I found out yesterday that AH has relapsed in his addiction (probably drinking too) - and it's been going on for a while. He's working out of town this week and next and was so excited to leave, of course, so he could be free to do as he wants without me looking over his shoulder. Many things that have happened in the past few weeks make sense now. I just feel resigned at this point. My counselor, my friends, were right - he's not going to change. Don't know why I was holding on to that little shred of hope...but it's gone now. Everything he's told me has been lies on top of lies....all along. And to think I was absolutely heartbroken last weekend and seriously contemplating staying....

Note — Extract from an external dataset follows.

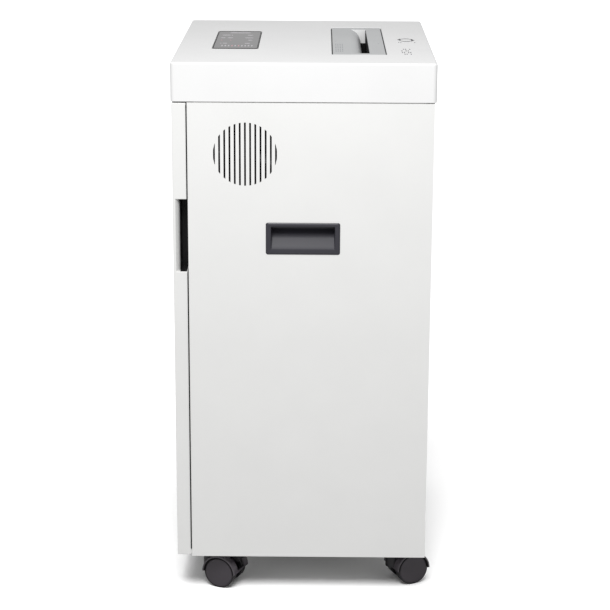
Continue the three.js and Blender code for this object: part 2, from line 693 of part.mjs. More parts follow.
function casterHood(braked) {
  const { trail, wheel, hood, wall } = CASTER;
  const span = [-WHEEL.far - 1, WHEEL.far + 1];
  const fender = alongX(arcBand(hood, hood - wall, 0, Math.PI, 12), span);
  const web = [
    [trail + 7, wheel - 7],
    ...arcBand(hood - 1, 0, 0.25, Math.PI - 0.1, 8).slice(0, 9),
    [trail - 16, wheel - 4],
    [trail - 7, wheel - 7],
  ];
  const solids = [fender, alongX(web, [-6.8, 6.8]), post(9, [22, 46], 0, 0, SMALL)];
  const tools = [
    post(4.5, [25, 60], 0, 0, SMALL),
    rod(AXLE.radius + GAP, [-10, 10], trail, wheel, 12),
  ];
  const wheels = [-1, 1].map((side) =>
    rod(hood - wall, [side * 6.8, side * 30], trail, wheel),
  );
  const carved = cut(join(...solids), ...wheels);
  if (braked) {
    tools.push(box([-4.6, 4.6], [15.5, 50], [34.5, 50]));
    tools.push(box([-9.8, 9.8], [30, 50], [22, 50]));
  }
  return cut(carved, ...tools);
}

function casterWheel(side) {
  const radius = CASTER.wheel / Math.cos(Math.PI / CURVE); // a flat of the polygon meets the floor
  const profile = [
    [0, AXLE.half + 1],
    [AXLE.radius + GAP, AXLE.half + 1],
    [AXLE.radius + GAP, WHEEL.near],
    [radius - 1, WHEEL.near],
    [radius, WHEEL.near + 1],
    [radius, WHEEL.far - 1.6],
    [radius - 1.3, WHEEL.far - 0.5],
    [0, WHEEL.far],
  ].map(([r, x]) => [r, side * x]);
  const points = (side > 0 ? profile : profile.reverse()).map(([r, x]) => new THREE.Vector2(r, x));
  const geometry = new THREE.LatheGeometry(points, CURVE, Math.PI / CURVE);
  return solidOf(geometry.rotateZ(-Math.PI / 2));
}

function brakePedal() {
  const { y, z, arm } = BRAKE;
  const lever = alongX(
    [
      [y, z + 2.4],
      [y, z - 2.4],
      [y + 13, z - 1],
      [y + 14, z + 2.4],
    ],
    [-arm, arm],
  );
  const boss = rod(2.5, [-arm, arm], y, z, 12);
  const tab = alongX(
    [
      [y + 12.9, z - 1],
      [y + 21.5, z - 6],
      [y + 23.7, z - 4.5],
      [y + 23.7, z - 1.5],
      [y + 21.5, z + 0.8],
      [y + 13.9, z + 2.4],
    ],
    [-9, 9],
  );
  return join(lever, boss, tab);
}

const CASTERS = [
  { name: "front_right", x: 1, y: -1, turn: -22, braked: true },
  { name: "rear_right", x: 1, y: 1, turn: 23, braked: false },
  { name: "front_left", x: -1, y: -1, turn: 203, braked: true },
  { name: "rear_left", x: -1, y: 1, turn: -18, braked: false },
];

for (const { name, x, y, turn, braked } of CASTERS) {
  const mount = new THREE.Group();
  mount.position.set(x * CASTER.x, y * CASTER.y, 0);
  const swivel = new THREE.Group();
  swivel.rotation.z = (turn * Math.PI) / 180;
  mount.add(swivel);
  shredder.add(mount);
  add(`caster_plate_${name}`, casterPlate(), "zinc", mount);
  add(`caster_hood_${name}`, casterHood(braked), "caster", swivel);
  const axle = rod(AXLE.radius, [-AXLE.half, AXLE.half], 0, 0, 12);
  add(`caster_axle_${name}`, axle, "zinc", swivel).position.set(0, CASTER.trail, CASTER.wheel);
  for (const [hand, side] of SIDES) {
    const wheel = add(`caster_wheel_${name}_${hand}`, casterWheel(side), "tyre", swivel);
    wheel.position.set(0, CASTER.trail, CASTER.wheel);
  }
  if (braked) add(`brake_pedal_${name}`, brakePedal(), "caster", swivel);
}

export default shredder;
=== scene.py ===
"""A white cabinet paper shredder on twin-wheel casters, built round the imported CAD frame.

Shapes are in millimetres in the frame's axes: +X the user's right, -Y the front, +Z up, and the
floor at z = 0.
"""
import json
import math
import random

import bmesh
import bpy
from mathutils import Matrix, Vector

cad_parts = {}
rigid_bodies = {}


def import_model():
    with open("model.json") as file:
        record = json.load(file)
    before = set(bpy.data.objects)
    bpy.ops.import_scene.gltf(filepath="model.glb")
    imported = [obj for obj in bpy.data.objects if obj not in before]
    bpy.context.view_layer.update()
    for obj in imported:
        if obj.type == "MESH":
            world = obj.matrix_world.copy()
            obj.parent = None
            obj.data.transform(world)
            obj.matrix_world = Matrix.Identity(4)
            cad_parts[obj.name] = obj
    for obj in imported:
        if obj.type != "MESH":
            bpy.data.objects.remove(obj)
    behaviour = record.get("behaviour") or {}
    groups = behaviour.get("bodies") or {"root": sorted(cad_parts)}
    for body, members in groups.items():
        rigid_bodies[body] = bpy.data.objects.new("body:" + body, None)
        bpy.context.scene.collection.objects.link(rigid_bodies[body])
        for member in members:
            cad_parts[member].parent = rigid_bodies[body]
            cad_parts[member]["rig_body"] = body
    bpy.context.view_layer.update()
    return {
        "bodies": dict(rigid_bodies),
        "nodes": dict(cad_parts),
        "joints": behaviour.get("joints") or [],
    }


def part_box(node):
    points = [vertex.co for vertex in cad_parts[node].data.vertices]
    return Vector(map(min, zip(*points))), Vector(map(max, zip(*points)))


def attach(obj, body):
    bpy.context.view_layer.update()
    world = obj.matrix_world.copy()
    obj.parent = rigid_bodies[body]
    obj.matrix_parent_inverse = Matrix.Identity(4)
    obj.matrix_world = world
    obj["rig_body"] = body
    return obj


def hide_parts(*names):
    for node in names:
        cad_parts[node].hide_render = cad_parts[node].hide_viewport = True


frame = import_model()

MM = 0.001
SIDES = {"right": 1, "left": -1}
CORNERS = ("front_right", "rear_right", "front_left", "rear_left")
JOINTS = {joint["name"]: joint for joint in frame["joints"]}


# ---- solids
class Solid:
    """Points in millimetres and the faces that index them. It may hold several closed shells."""

    def __init__(self, points=(), faces=()):
        self.points = [Vector(p) for p in points]
        self.faces = [tuple(f) for f in faces]

    def __add__(self, other):
        shift = len(self.points)
        moved = [tuple(i + shift for i in face) for face in other.faces]
        return Solid(self.points + other.points, self.faces + moved)

    def placed(self, matrix):
        faces = self.faces if matrix.determinant() > 0 else [f[::-1] for f in self.faces]
        return Solid([matrix @ p for p in self.points], faces)

    def moved(self, x=0, y=0, z=0):
        return self.placed(Matrix.Translation((x, y, z)))

    def turned(self, degrees, axis, about=(0, 0, 0)):
        there = Matrix.Translation(about)
        turn = Matrix.Rotation(math.radians(degrees), 4, axis)
        return self.placed(there @ turn @ there.inverted())

    def mirrored(self, axis):
        return self.placed(Matrix.Diagonal([-1 if a == axis else 1 for a in "XYZ"] + [1]))

    def sided(self, side):
        """The same solid for the right side (1) or mirrored for the left (-1)."""
        return self if side > 0 else self.mirrored("X")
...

I met his sister for dinner last night and was having a good time until we started talking about him, at which point it became real obvious that she thinks I'm somehow to blame in all of this, am completely overreacting by divorcing him, and his family will "be here to pick up the pieces" after I leave and "take care of him" - he's just a helpless lost soul, poor guy. And of course he's going to relapse, with all this stress I'm putting on him! Well, good for them. I just nodded, kept my mouth shut and bid my farewell. There's nothing I can say to make them think differently and really, what's the point?

I'm glad I know what I do now. It makes everything about next week (divorce hearing and me leaving) a lot easier. I get it now. There's a bit of a sting (ya know, he loves his addictions more than he loves me), but I do know without a doubt that I didn't cause it and no way can I control it or cure it. Time to just let him go and move on.